Mass Effect: Andromeda (Sniper)
Genre: Action RPG
Developer: BioWare
Publisher: Electronic Arts

Graphics
A fibrous jungle world with poisonous pools of water, a scorching desert with strong radioactivity, and a gusty polar escapade in what looks like the worst-ever Minnesota winter... these open-world planets provide a constant array of photogenic vistas, while being driven around on via a finely detailed Mako v2. Characters are well-animated and feature some wonderful texturing detail, such as the snowflakes that accumulate in inclement weather-- although the play environments do occasionally have a bit of the unpolished "map creator dumped pre-canned static objects on the scenery" look about them. The PlayStation 4 Pro renders the game at 1800p with HDR10-- an added bonus.

Sound
Mass Effect: Andromeda has music, but this reviewer is darned if he can recall any of it; some kind of generic, up-tempo stuff plays during combat, but otherwise the game lives and dies by its ambient sound effects, the noise of the player vehicle's engine and tires as it smashes about terrain, and the kind of predictably excellent voice acting that one would anticipate in a blockbuster release such as this.

Gameplay
Where the original games had small and mostly linear boards, while later BioWare games such as "Dragon Age: Inquisition" featured mind-killing, yawn-inducing, icon-bloated open-world flows, Andromeda strikes down the middle; the planets are open-world, but not as littered with busy-work-- and are intermixed nicely with more linear zones, such as caves or enemy headquarters. The cover-based combat is both minimalist and nuanced, while the user interface and control scheme never get in the way.

Overall
As a spiritual successor to "Star Control 2", the original Mass Effect was far and away the best game in the series, and it is to this game that Andromeda most closely tracks, bringing back vehicular exploration and the first title's meaty RPG mechanics.
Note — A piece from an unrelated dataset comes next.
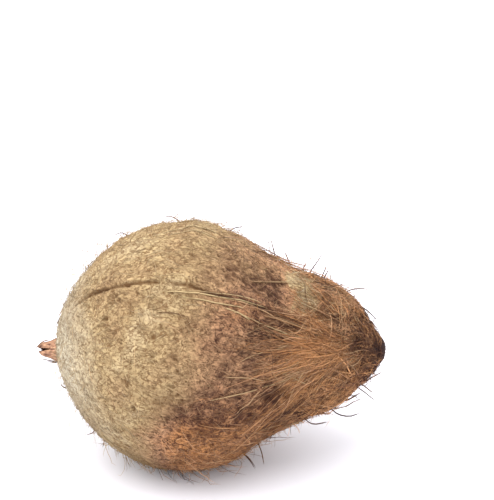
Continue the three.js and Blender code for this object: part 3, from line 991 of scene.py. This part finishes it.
def fuzz(seed, count, low, high, length, radius, lean, level, points=6):
    """Fine hairs that stand off the mat all over, leaning and curling."""
    random = np.random.default_rng(seed)
    reach0 = spread_reaches(random, count, low, high)
    turn0 = random.random(count)
    direction = random.normal(0, 1.0, count)
    long = spaced(*length, random.random(count) ** 2)
    share = np.linspace(0, 1, points)[None]
    ground = long[:, None] * share * spaced(*lean, random.random((count, 1)))
    curl = random.normal(0, 0.8, (count, 1)) * share
    around = 2 * math.pi * np.maximum(np.interp(reach0, REACH, RADIUS), 3)[:, None]
    reach = np.clip(reach0[:, None] + ground * np.cos(direction[:, None] + curl), 0.5, LENGTH - 4)
    turn = turn0[:, None] + ground * np.sin(direction[:, None] + curl) / around
    h = -0.3 + long[:, None] * share**0.9 * spaced(0.2, 0.85, random.random((count, 1)))
    spines = on_mat(reach, turn, h)
    radii = spaced(*radius, random.random((count, 1)) ** 2) * taper(points, 0.3)[None]
    tones, hues = tones_at(random, reach, turn, level, 0.3)
    return fibre_arrays(spines, radii, tones, 0.12 + 0.6 * hues)


fibre_piece(
    "standing_strands",
    standing_groups()
    + [
        fuzz(72, 4000, 4, 176, (3, 10), (0.08, 0.14), (0.3, 0.9), level=0.5),
        fuzz(74, 420, 20, 190, (9, 20), (0.1, 0.16), (0.85, 1), level=0.6, points=8),
        fuzz(73, 1200, 150, 200, (3, 9), (0.08, 0.14), (0.4, 1), level=0.45),
    ],
)

# The torn stub
# What is left of the husk at the blossom end: a hollow peg of stiff red-brown husk with a ragged rim. It grew
# out of the mat and is torn off short.
STUB_OUTLINE = [
    (4, 0), (4, 6.6), (1, 6), (-1.5, 5.2), (-4, 4.1), (-6.5, 3.5), (-8, 2.8), (-9.2, 1.2),
    (-8.6, 0.9), (-7, 2.4), (-3, 2.8), (-0.8, 0),
]  # along, radius: from the root inside the mat, over the rim and down into the hollow
STUB_SIDES = 9
STUB_TEAR = 2.6
STUB_DROOP = 3.4
STUB_GAP = 300  # where the rim is torn down furthest, in degrees
STUB_GAP_WIDTH = 34
STUB_GAP_DEPTH = 5.4
STUB_RIBS = 23
STUB_COLUMNS = 90
STUB_STEPS = 5


def stub_piece():
    roll = dice(31)
    tears = np.array([STUB_TEAR * (2 * next(roll) - 1) for _ in range(STUB_SIDES)])
    given = np.array(STUB_OUTLINE, float)
    marks = np.arange(len(given))
    fine = np.linspace(0, len(given) - 1, (len(given) - 1) * STUB_STEPS + 1)
    along, radius = np.interp(fine, marks, given[:, 0]), np.interp(fine, marks, given[:, 1])
    turn = np.arange(STUB_COLUMNS) / STUB_COLUMNS
    side = turn * STUB_SIDES
    near = np.floor(side).astype(int)
    tear = tears[near % STUB_SIDES] * (near + 1 - side) + tears[(near + 1) % STUB_SIDES] * (side - near)
    ragged = np.random.default_rng(32).normal(0, 0.5, STUB_COLUMNS)
    off_gap = (np.degrees(2 * math.pi * turn) - STUB_GAP + 180) % 360 - 180
    ragged -= STUB_GAP_DEPTH * np.exp(-((off_gap / STUB_GAP_WIDTH) ** 2))
    pulled = smoothstep(-along, 3.5, 6.6)[:, None]
    along = along[:, None] - pulled * (0.35 * tear + ragged)[None]
    ribs = 1 + 0.07 * np.sin(turn * 2 * math.pi * STUB_RIBS)[None] * (fine < 5)[:, None]
    points = place(along, -2 * math.pi * turn[None] + 0 * along, radius[:, None] * ribs)
    points[..., 2] -= STUB_DROOP
    inside = in_a_row(np.broadcast_to(smoothstep(fine, 7.2, 8.2)[:, None], points.shape[:2]))
    return mesh_piece("husk_stub", in_a_row(points), grid_faces(points), None, {"inside": inside})


husk_stub = stub_piece()

# Torn husk is a hard red-brown rind of short stiff fibres. It is dull, and its torn side gives the eye coarse
# streaks of dark and tan. The hollow is painted darker: old pith's dark brown with painted shade added.
HUSK_DARK, HUSK_TAN, HOLLOW_PITH_AND_SHADE = "#5a3424", "#b98d6d", "#3a1a10"
HUSK_FIBRE = (6.3, 1.1, 1.1)  # length and width of a bundle of stiff husk fibres
torn_husk = new_material("torn husk")
place_on = add_node(torn_husk, "TexCoord", output="Object")
inside = add_node(torn_husk, "Attribute", {"attribute_name": "inside"}, output="Fac")
stretch = add_node(torn_husk, "Mapping", {"Scale": per_size(*HUSK_FIBRE)}, {"Vector": place_on})
fibres = add_node(torn_husk, "TexNoise", {"Scale": 1, "Detail": 3}, {"Vector": stretch})
skin = add_node(torn_husk, "ValToRGB", links={0: fibres})
set_stops(skin.node, [(0.35, HUSK_DARK), (0.65, HUSK_TAN)])
# Painted shade in the hollow: the inside is mixed to the darker hollow brown.
hollow_shade_mix = {"data_type": "RGBA", 7: linear(HOLLOW_PITH_AND_SHADE)}
mixed = add_node(torn_husk, "Mix", hollow_shade_mix, {0: inside, 6: skin}, output=2)
bump = add_node(torn_husk, "Bump", {"Strength": 0.8, "Distance": 0.0004}, {"Height": fibres})
surface = {"Roughness": 0.75, "IOR": 1.5}
shader = add_node(torn_husk, "BsdfPrincipled", surface, {"Base Color": mixed, "Normal": bump})
add_node(torn_husk, "OutputMaterial", links={0: shader})
husk_stub.data.materials.append(torn_husk)
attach(husk_stub, "root")

# The floor and the light
# A plain white table and a wide soft light from the upper left, as for a catalogue picture. The nut lies
# loose on the table, on the coir pressed flat under it.
TABLE_COLOUR = "#d5d4da"
LIGHT_FROM = (-0.32, -0.23, 0.9)

# A matte white board, a trace cool. It gives the eye no gloss, only the nut's soft shadow.
white_table = new_material("matte white table")
surface = {"Base Color": linear(TABLE_COLOUR), "Roughness": 0.9, "IOR": 1.45}
shader = add_node(white_table, "BsdfPrincipled", surface)
add_node(white_table, "OutputMaterial", links={0: shader})
bpy.ops.mesh.primitive_plane_add(size=12)
table = bpy.context.object
table.name = "table"
table.data.materials.append(white_table)

softbox = bpy.data.objects.new("softbox", bpy.data.lights.new("softbox", "SUN"))
bpy.context.collection.objects.link(softbox)
softbox.data.energy = 2.5
softbox.data.angle = math.radians(60)
softbox.rotation_euler = Vector(LIGHT_FROM).to_track_quat("Z", "Y").to_euler()

surroundings = bpy.data.worlds.new("white room")
surroundings.use_nodes = True
surroundings.node_tree.nodes["Background"].inputs[0].default_value = (1, 1, 1, 1)
surroundings.node_tree.nodes["Background"].inputs[1].default_value = 2.1
bpy.context.scene.world = surroundings
bpy.context.scene.view_settings.view_transform = "Standard"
And yet, it simplifies in good ways, such as only having inventory management for the primary character. It does have some pacing issues as it oscillates too infrequently between story sections and chore work. But the way that it produces intrigue almost makes this release feel more like an ancestor of Commodore 64 classic "Wasteland". It's not perfect, but Andromeda just might be the new best title in the series.